▶ _Given material_:
----

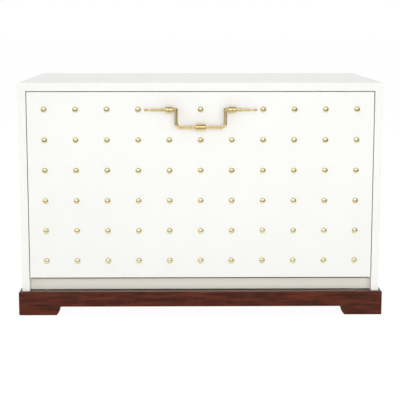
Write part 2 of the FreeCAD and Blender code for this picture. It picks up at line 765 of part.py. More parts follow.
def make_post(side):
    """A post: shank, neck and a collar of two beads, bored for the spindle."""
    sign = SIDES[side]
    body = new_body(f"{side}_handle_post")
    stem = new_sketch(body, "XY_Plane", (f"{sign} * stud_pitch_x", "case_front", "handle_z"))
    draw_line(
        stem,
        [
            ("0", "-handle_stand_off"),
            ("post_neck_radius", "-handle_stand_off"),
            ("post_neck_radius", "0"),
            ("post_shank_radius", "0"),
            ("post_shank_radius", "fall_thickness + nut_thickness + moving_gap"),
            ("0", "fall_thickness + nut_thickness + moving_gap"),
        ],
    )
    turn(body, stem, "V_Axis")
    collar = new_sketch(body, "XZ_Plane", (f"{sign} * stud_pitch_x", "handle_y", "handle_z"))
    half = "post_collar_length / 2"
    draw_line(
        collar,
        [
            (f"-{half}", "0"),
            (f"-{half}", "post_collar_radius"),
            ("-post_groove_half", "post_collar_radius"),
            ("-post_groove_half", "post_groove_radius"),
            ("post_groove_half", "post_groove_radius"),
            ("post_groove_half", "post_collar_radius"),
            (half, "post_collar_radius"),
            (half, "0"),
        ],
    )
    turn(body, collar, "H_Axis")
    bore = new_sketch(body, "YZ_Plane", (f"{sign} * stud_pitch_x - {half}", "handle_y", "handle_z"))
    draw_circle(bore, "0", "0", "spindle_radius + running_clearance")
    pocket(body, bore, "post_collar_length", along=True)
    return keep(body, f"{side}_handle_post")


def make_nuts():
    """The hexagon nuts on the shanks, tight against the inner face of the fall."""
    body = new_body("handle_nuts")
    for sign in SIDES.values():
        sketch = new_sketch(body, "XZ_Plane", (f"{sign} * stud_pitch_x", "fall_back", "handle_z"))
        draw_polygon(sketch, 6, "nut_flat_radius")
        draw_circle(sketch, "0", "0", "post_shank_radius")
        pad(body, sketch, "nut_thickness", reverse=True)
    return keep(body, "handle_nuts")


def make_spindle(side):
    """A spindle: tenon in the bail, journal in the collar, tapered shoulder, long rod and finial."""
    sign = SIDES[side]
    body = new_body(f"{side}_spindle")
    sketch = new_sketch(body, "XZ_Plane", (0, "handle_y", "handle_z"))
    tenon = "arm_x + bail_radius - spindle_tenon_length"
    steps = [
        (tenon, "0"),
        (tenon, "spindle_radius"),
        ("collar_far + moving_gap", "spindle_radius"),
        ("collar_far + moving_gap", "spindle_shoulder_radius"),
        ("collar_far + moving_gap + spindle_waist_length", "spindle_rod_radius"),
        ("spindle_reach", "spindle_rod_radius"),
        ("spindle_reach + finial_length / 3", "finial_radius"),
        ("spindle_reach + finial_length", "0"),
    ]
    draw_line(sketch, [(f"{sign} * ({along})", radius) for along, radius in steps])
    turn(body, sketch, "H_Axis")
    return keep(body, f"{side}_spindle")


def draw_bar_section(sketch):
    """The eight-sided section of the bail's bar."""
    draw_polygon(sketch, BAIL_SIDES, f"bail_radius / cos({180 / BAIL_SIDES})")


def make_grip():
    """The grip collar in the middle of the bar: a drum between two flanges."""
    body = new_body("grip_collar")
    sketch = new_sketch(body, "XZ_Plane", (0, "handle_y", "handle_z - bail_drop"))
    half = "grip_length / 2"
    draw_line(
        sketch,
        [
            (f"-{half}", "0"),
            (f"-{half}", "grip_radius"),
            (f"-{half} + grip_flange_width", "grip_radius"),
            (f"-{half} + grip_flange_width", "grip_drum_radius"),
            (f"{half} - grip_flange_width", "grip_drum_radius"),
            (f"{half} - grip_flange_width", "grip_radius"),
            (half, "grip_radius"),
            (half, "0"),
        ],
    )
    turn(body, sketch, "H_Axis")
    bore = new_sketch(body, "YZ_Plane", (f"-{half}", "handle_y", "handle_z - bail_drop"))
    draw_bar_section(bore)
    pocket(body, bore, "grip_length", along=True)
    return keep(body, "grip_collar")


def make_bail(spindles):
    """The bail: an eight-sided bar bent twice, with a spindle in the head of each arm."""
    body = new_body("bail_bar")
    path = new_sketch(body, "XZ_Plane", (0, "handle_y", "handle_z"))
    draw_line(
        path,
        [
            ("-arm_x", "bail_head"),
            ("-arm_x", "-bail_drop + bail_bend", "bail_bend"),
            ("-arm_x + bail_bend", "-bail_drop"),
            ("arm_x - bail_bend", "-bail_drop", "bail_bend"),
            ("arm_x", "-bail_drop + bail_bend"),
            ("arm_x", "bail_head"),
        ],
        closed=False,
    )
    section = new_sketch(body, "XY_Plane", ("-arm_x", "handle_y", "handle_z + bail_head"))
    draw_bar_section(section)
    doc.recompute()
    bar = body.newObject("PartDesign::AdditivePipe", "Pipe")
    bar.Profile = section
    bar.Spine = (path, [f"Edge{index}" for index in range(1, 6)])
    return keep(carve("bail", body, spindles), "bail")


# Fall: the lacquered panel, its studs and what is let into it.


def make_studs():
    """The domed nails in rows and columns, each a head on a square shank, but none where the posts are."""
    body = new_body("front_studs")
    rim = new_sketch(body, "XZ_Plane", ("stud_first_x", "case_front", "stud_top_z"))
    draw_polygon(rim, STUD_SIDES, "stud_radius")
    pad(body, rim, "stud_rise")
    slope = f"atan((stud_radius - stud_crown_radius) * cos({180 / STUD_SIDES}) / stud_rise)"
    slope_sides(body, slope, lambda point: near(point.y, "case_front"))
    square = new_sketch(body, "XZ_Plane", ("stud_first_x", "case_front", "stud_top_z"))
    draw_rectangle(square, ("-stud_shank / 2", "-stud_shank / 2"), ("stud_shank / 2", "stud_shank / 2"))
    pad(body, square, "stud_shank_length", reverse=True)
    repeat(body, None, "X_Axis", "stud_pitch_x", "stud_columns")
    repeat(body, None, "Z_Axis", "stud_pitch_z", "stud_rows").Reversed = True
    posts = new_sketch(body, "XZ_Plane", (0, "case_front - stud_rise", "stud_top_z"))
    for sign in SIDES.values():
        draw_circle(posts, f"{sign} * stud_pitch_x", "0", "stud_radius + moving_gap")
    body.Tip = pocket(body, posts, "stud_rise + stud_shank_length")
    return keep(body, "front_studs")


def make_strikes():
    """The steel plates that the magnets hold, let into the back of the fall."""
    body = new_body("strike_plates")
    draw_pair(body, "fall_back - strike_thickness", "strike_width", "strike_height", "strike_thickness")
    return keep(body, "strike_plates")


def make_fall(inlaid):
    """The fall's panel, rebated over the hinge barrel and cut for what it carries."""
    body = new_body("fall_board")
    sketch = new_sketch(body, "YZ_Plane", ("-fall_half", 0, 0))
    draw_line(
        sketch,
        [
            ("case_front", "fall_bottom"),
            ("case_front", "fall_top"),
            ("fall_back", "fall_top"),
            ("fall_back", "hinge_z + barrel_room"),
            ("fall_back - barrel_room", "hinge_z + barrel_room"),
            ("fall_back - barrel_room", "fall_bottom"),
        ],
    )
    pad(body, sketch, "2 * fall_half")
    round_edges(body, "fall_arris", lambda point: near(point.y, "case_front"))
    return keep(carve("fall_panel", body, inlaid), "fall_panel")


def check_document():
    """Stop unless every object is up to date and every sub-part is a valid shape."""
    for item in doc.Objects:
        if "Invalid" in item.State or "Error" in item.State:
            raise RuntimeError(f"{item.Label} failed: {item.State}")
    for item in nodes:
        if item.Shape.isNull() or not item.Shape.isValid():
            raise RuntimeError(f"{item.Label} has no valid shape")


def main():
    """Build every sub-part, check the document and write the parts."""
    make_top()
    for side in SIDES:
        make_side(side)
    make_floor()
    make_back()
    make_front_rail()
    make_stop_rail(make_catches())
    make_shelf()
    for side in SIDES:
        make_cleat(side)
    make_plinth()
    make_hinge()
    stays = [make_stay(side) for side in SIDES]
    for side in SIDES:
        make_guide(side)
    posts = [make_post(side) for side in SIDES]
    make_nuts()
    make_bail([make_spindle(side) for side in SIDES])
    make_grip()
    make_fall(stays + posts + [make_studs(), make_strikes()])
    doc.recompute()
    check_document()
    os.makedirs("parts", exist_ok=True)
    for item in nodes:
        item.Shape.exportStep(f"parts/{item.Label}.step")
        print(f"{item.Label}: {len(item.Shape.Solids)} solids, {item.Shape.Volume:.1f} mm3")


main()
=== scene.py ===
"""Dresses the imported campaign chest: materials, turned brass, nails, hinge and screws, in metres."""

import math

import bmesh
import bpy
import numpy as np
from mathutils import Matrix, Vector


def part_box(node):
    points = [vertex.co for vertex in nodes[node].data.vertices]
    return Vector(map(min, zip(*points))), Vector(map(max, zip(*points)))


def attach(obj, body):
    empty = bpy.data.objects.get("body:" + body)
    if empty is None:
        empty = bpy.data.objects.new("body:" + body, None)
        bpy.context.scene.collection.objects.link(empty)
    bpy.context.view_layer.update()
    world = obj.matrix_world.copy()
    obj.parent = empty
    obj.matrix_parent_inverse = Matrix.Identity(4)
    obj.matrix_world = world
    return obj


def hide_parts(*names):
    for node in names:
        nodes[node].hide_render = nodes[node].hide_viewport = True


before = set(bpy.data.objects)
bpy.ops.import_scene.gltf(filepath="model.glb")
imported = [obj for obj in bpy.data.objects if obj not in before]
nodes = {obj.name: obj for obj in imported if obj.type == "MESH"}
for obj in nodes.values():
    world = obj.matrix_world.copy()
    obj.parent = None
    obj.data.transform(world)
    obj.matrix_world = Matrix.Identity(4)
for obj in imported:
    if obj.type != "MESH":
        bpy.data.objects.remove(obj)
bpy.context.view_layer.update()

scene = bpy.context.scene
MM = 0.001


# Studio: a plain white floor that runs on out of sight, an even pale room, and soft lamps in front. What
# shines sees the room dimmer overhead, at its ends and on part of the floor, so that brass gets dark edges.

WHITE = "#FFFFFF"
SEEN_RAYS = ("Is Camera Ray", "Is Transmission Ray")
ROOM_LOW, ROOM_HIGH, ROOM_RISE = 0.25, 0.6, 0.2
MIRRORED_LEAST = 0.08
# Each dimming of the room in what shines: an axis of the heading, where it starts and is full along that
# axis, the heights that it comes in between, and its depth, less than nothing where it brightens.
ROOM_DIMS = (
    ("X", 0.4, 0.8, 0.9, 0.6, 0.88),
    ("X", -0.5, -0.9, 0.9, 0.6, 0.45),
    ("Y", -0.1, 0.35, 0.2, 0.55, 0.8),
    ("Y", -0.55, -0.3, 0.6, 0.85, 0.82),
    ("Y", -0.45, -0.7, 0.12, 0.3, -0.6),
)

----

▶ _Stated task_:
Everything from the line with "obj.matrix_world = Matrix.Identity(4)" through the line with "# shines sees" is to be output exactly; leave out all other lines.

▶ _Result of this exercise_:
    obj.matrix_world = Matrix.Identity(4)
for obj in imported:
    if obj.type != "MESH":
        bpy.data.objects.remove(obj)
bpy.context.view_layer.update()

scene = bpy.context.scene
MM = 0.001


# Studio: a plain white floor that runs on out of sight, an even pale room, and soft lamps in front. What
# shines sees the room dimmer overhead, at its ends and on part of the floor, so that brass gets dark edges.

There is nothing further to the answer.